Da meine Zunge nicht hinter meinen Gefühlen
zurück bleiben kann, so verzeihe, daß ich Dich wie
bisher anrede. In Gegenwart anderer werde ich
Dich wieder Fräulein Betty oder Fräulein Tendering
nennen. Gestern Abend erhielt ich Deinen Brief.
Ich weiß nicht, wie oft ich ihn durchgelesen habe.
Seltsam ist es, daß Du an meiner Liebe zweifelst.
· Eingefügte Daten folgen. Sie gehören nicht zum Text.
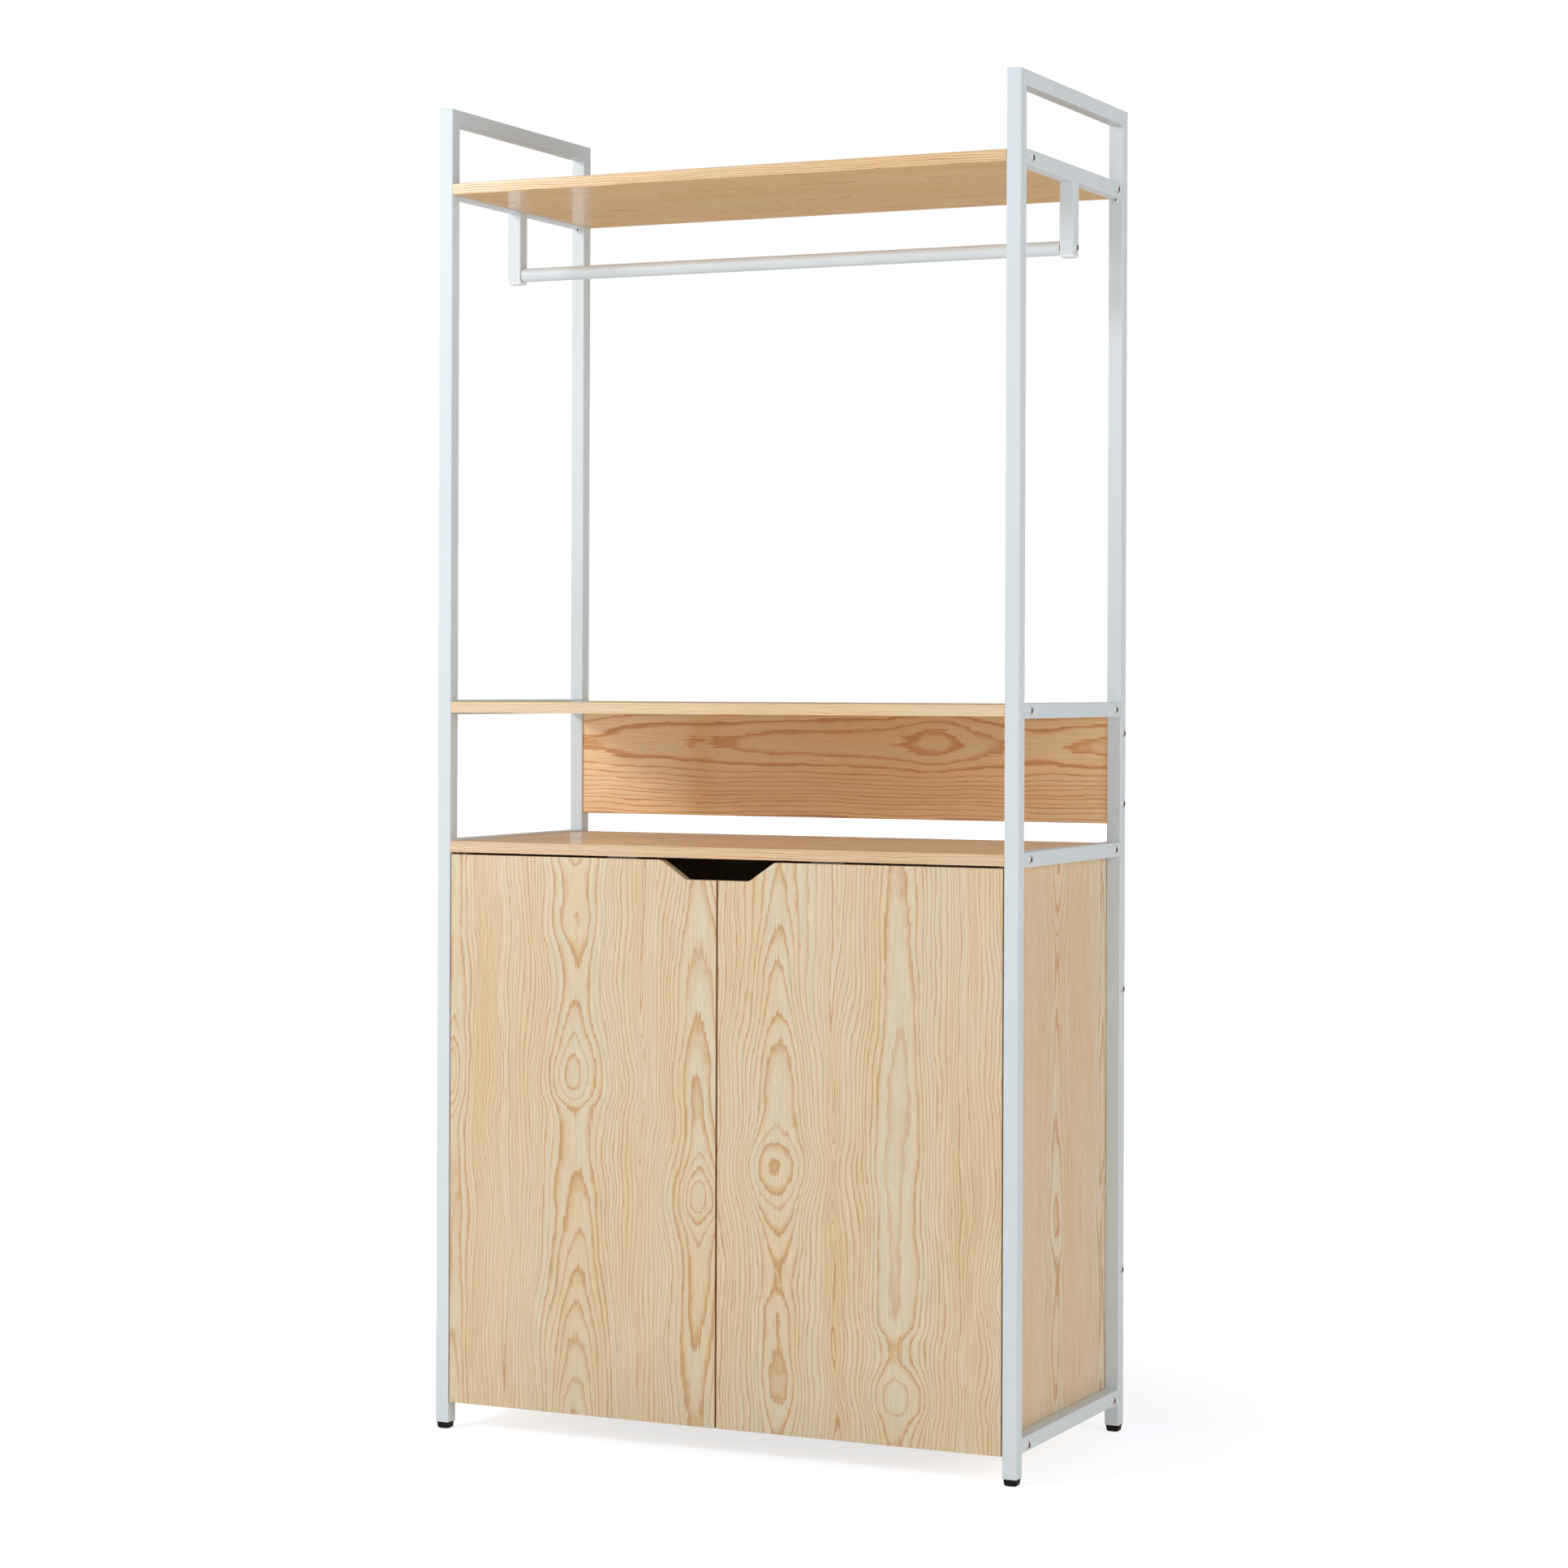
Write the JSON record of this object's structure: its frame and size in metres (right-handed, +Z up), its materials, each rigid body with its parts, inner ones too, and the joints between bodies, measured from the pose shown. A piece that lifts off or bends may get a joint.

Ich verstehe dies nicht. Hoffentlich hältst Du mich einer
solchen Niederträchtigkeit, daß ich Dich nur aus Caprice
lieben sollte, nicht für fähig. Da ich nie diesen Gedanken
bei Dir voraussetzte, so hat mich Deine
Andeutung sehr verletzt. Ich kann sie höchstens daraus
erklären, daß ich neulich sehr unbeholfen und lang-
weilig vor Dir erschienen bin. Aber es war ein
niederdrückendes Gefühl für mich, von allen Seiten,
sogar von Deiner Schwester Bertha zu hören, Du seist
kalt wie ein Stein, unverwundbar von der Liebe
und ich selbst sei ein Thor, das Unmögliche zu versuchen.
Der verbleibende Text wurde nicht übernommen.